Re: Women and health - capawomen
Jun. 2nd, 2006
07:07 pm - Re: Women and health
I found this on the BBC news and was wondering if anyone knew if the situation is the same in Australia.
I feel pretty bad about it. Does anyone have similar stories or know of other types of cancer patients that do not suffer from a predominately (or women-only) female type cancer?
'I wasn't offered vital cancer support'
By Jane Elliott
Health reporter, BBC News
When Sue Keir was diagnosed with breast cancer the care she got was superb.
A breast care nurse was assigned to support her through all the stages of diagnosis and treatment.
When she was diagnosed with secondary breast cancer, just two years later in October 2005, it was a completely different story.
Despite being told that she there was no cure for her cancer, which had spread to her lungs and possibly her bones, Sue, aged 51, from Leeds, was offered no support network.
When she pressed for a survival rate she was told the textbooks predict she could survive between 12-15 months after diagnosis, but that it could be much longer.
Because of her positive experience with the NHS when she was initially diagnosed, Sue assumed she would automatically get a breast nurse to support her the second time.
I just think life has allowed me the chance to fight, so I am going to
But she she was left to come to terms with the realisation that she had a terminal illness without any support at all.
"I just thought they would refer me again to a breast nurse," said Sue.
"But the care was very different when I was diagnosed with secondary breast cancer (when it spreads to another part of the body, generally the bone, liver or lungs).
"They told me what it was and then sent me home.
"When I was diagnosed with the primary cancer my breast care nurse came in and supported me all through my treatment.
"I had a mastectomy and reconstruction and then chemotherapy."
Luckily, Sue was initially deemed eligible for a drugs trial.
Even though she was later ruled out of the trial because her tumour was slightly too small, it did enable her to get access to specialist support care from a Macmillan nurse.
But Sue said had this not happened she would not have know who to go to for advice about secondary breast cancer.
"When I asked them why nobody had referred me for support, they said I was meant to be referred by my GP.
"But after the initial appointment to see him all my contact was with the hospital so how could he have referred me for help?
"There are things in place to help people like me, but the system fails.
"When you are given such a diagnosis a lot of women would not have to energy to telephone round to get help, it should be offered to them."
The charity Breast Cancer Care believes there could be hundreds of women in Sue's position who are not getting the levels of support they need.
It has set up a Secondary Breast Cancer Taskforce to give these women a voice.
Over the next two years the taskforce will compile statistics and then use the data to lobby for better levels of care.
Maria Leadbeater, secondary breast cancer nurse at Breast Cancer Care, said: "The situation for these women, and men, is very different from when they got their primary breast cancers, because although their symptoms are treatable their cancer is no longer curable.
"They need help to help them through what is a very difficult time.
"But what we have found is that at the time they are diagnosed with the cancer the care is often not there.
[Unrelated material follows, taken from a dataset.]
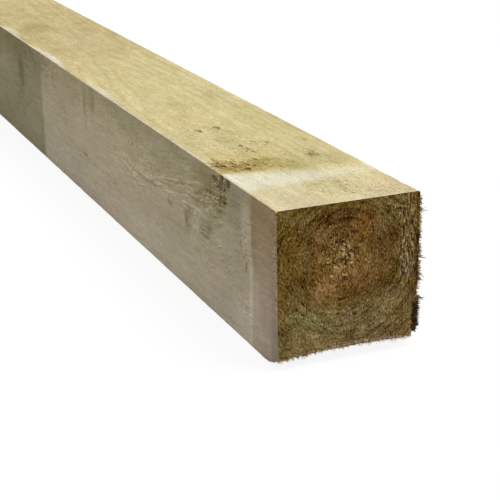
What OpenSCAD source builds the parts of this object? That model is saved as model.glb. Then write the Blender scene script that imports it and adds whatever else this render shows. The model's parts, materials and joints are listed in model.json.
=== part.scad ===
// Sawn, pressure-treated softwood batten of near-square section, lying on its underside along Y.
// The origin is under the middle of the length, and the near end faces -Y.
// The crosscut that made the near end tore its lower and right edges, and the far end is clean.

/* [Section] */
// Width of the sawn section
section_w = 47; // [30:1:100]
// Height of the sawn section
section_h = 50; // [30:1:100]
// Radius worn onto the four long arrises
arris_r = 0.6; // [0.2:0.1:2]

/* [Length] */
// Sawn length of the stock
stock_l = 1800; // [300:100:4800]

/* [Tear under the near end] */
// Height that the tear takes off the end face
tear_h = 4.3; // [1:0.1:6]
// Distance that the tear runs back along the underside
tear_l = 13; // [6:1:20]

/* [Chip out of the right arris of the near end] */
// Width of the chip on the end face, at its widest
chip_w = 2.2; // [1:0.1:5]
// Distance that the chip runs back along the right face
chip_d = 0.8; // [0.4:0.1:4]
// Height of the chip, measured along the arris
chip_l = 26; // [10:1:30]
// Height of the middle of the chip above the underside
chip_z = 9; // [8:0.5:16]

/* [Broken lower right corner of the near end] */
// Width that the break takes off the underside
corner_w = 4; // [2:0.5:12]
// Height that the break takes off the right face
corner_h = 8; // [2:0.5:14]
// Distance that the break runs back along the right arris
corner_l = 6; // [2:0.5:20]

/* [Hidden] */
$fn = 96;
cut_over = 1;                     // overshoot of each cut past the faces that it opens
near_y = -stock_l / 2;            // plane of the near end
right_x = section_w / 2;          // plane of the right face

// Section of the stock, with its underside on the x axis and a round at each corner
module sawn_section() {
    translate([-section_w / 2 + arris_r, 0]) square([section_w - 2 * arris_r, section_h]);
    translate([-section_w / 2, arris_r]) square([section_w, section_h - 2 * arris_r]);
    for (x = [-1, 1], z = [arris_r, section_h - arris_r])
        translate([x * (section_w / 2 - arris_r), z]) circle(r = arris_r);
}

// Waste of the tear: what lies below an arc that leaves the underside as a tangent
module torn_lower_edge() {
    tear_r = (tear_l * tear_l + tear_h * tear_h) / (2 * tear_h);
    width = section_w + 2 * cut_over;
    difference() {
        translate([-width / 2, near_y - cut_over, -cut_over])
            cube([width, tear_l + cut_over, tear_h + cut_over]);
        translate([0, near_y + tear_l, tear_r])
            rotate([0, 90, 0]) cylinder(r = tear_r, h = width + 2 * cut_over, center = true);
    }
}

// Waste of the chip: a shallow scoop across the upright arris, deepest at its middle
module chipped_right_arris() {
    across = norm([chip_w, chip_d]);
    depth = chip_w * chip_d / across;
    scoop_r = (chip_l * chip_l / 4 + depth * depth) / (2 * depth);
    translate([right_x - chip_w, near_y, chip_z])
        rotate([0, 0, atan2(chip_d, chip_w)])
        translate([across / 2, -scoop_r, 0])
        rotate([0, 90, 0]) cylinder(r = scoop_r, h = 3 * across, center = true);
}

// Waste of the corner: all that lies outside the plane through its three marks
module broken_corner() {
    away = [1 / corner_w, -1 / corner_l, -1 / corner_h];
    reach = 4 * max(corner_w, corner_l, corner_h);
    translate([right_x - corner_w, near_y, 0])
        rotate([0, acos(away.z / norm(away)), atan2(away.y, away.x)])
        translate([-reach / 2, -reach / 2, 0]) cube(reach);
}

// The whole length as one piece of timber
module batten() {
    color("#c9bb8c")
    difference() {
        translate([0, stock_l / 2, 0])
            rotate([90, 0, 0]) linear_extrude(height = stock_l) sawn_section();
        torn_lower_edge();
        chipped_right_arris();
        broken_corner();
    }
}

batten();
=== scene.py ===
import json
import math
import random

import bmesh
import bpy
import numpy as np
from mathutils import Matrix, Vector, noise

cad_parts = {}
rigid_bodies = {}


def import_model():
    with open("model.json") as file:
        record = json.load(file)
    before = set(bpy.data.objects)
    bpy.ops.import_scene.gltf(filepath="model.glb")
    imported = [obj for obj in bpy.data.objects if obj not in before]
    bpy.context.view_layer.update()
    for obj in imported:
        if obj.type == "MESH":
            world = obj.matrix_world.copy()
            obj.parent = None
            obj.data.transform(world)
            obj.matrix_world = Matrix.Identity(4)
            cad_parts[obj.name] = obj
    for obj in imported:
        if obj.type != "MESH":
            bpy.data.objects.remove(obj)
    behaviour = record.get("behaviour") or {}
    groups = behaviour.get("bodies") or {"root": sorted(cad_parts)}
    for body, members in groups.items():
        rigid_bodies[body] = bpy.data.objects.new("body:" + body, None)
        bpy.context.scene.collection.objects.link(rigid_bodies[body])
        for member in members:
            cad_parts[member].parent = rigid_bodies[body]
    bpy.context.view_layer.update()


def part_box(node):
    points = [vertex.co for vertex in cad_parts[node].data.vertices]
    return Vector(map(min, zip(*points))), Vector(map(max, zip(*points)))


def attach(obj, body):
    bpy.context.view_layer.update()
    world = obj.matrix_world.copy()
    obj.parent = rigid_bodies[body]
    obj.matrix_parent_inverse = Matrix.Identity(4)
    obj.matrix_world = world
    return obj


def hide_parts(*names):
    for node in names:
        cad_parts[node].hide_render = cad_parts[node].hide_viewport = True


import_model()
boxLow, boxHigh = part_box("batten")
mm = 0.001
width, length, height = boxHigh - boxLow
nearEnd, farEnd = boxLow.y, boxHigh.y
halfWidth = width / 2
print("frame loaded:", round(width, 4), round(length, 4), round(height, 4))


def selectNone():
    bpy.ops.object.select_all(action="DESELECT")


def selectOnly(piece):
    selectNone()
    piece.select_set(True)
    bpy.context.view_layer.objects.active = piece


def settle(piece):
    # the place goes into the mesh, and the object stays at the origin
    selectOnly(piece)
    bpy.ops.object.transform_apply(location=True, rotation=True, scale=True)


def pickEdges(piece, wanted):
    # in edit mode: selects the edges that the test accepts by their two ends
    bpy.ops.mesh.select_mode(type="EDGE")
    bpy.ops.mesh.select_all(action="DESELECT")
    shape = bmesh.from_edit_mesh(piece.data)
    for edge in shape.edges:
        if wanted(edge.verts[0].co, edge.verts[1].co):
            edge.select_set(True)
    bmesh.update_edit_mesh(piece.data)


def pickFaces(piece, wanted):
    # in edit mode: selects the faces that the test accepts by their centre
    bpy.ops.mesh.select_mode(type="FACE")
    bpy.ops.mesh.select_all(action="DESELECT")
    shape = bmesh.from_edit_mesh(piece.data)
    for face in shape.faces:
        if wanted(face.calc_center_median()):
            face.select_set(True)
    bmesh.update_edit_mesh(piece.data)


def placesOf(piece):
    places = np.empty(len(piece.data.vertices) * 3)
    piece.data.vertices.foreach_get("co", places)
    return places.reshape(-1, 3)


def setPlaces(piece, places):
    piece.data.vertices.foreach_set("co", places.ravel())
    piece.data.update()


def applyModifier(piece, kind, **settings):
    selectOnly(piece)
    modifier = piece.modifiers.new(kind.title(), kind)
    for name, value in settings.items():
        setattr(modifier, name, value)
    bpy.ops.object.modifier_apply(modifier=modifier.name)


def ramp(value, start, end):
    # smooth rise from 0 at start to 1 at end
    share = min(max((value - start) / (end - start), 0.0), 1.0)
    return share * share * (3 - 2 * share)


def tone(red, green, blue):
    # a colour as a paint chart gives it, 0 to 255
    shares = (red / 255, green / 255, blue / 255)
    return (*(((c + 0.055) / 1.055) ** 2.4 if c > 0.04 else c / 12.92 for c in shares), 1.0)


def feed(tree, socket, value):
    if isinstance(value, bpy.types.NodeSocket):
        tree.links.new(value, socket)
    else:
        socket.default_value = value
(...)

They are almost like a missed population of people."
They are almost like a missed population of people
She said that as well as the practical care needed, those with breast cancer had a multitude of questions that needed answering such as what treatments were available, whether they should give up work, what benefits they were entitled to and whether they were able to get insurance to travel.
She said she hoped the taskforce would ensure that people were empowered and given the appropriate help.
Sue, who is taking part in the taskforce, said she is determined to fight for her life.
Six months on from diagnosis she is feeling well and determined to enjoy as much time as possible with husband David, children Emma and Jamie and grandchildren Amy and Ben.
But she admits that, despite her positive attitude, there are still times when she feels low and needs to rely heavily on her faith.
"There are times, especially in the middle of the night or when I think about the future and the uncertainty that denotes for me, I do become fearful.
"I deal with this fear by trying to focus on the positives as I do believe it is a very slippery slope down but a hard climb up.
"I am a Christian and my faith is my strength.
"I just think life has allowed me the chance to fight, so I am going to. I thought I can't change the diagnosis, but I can change my responses.
"I can either think 'woe is me', or I can think this has happened and I can't change it so I am going to live and fight with all my muscles and fight it head on.
"The people around me do not want to see me with a long face.
"The cancer does change me, but my prayer is that it will enhance me rather than take things away from me."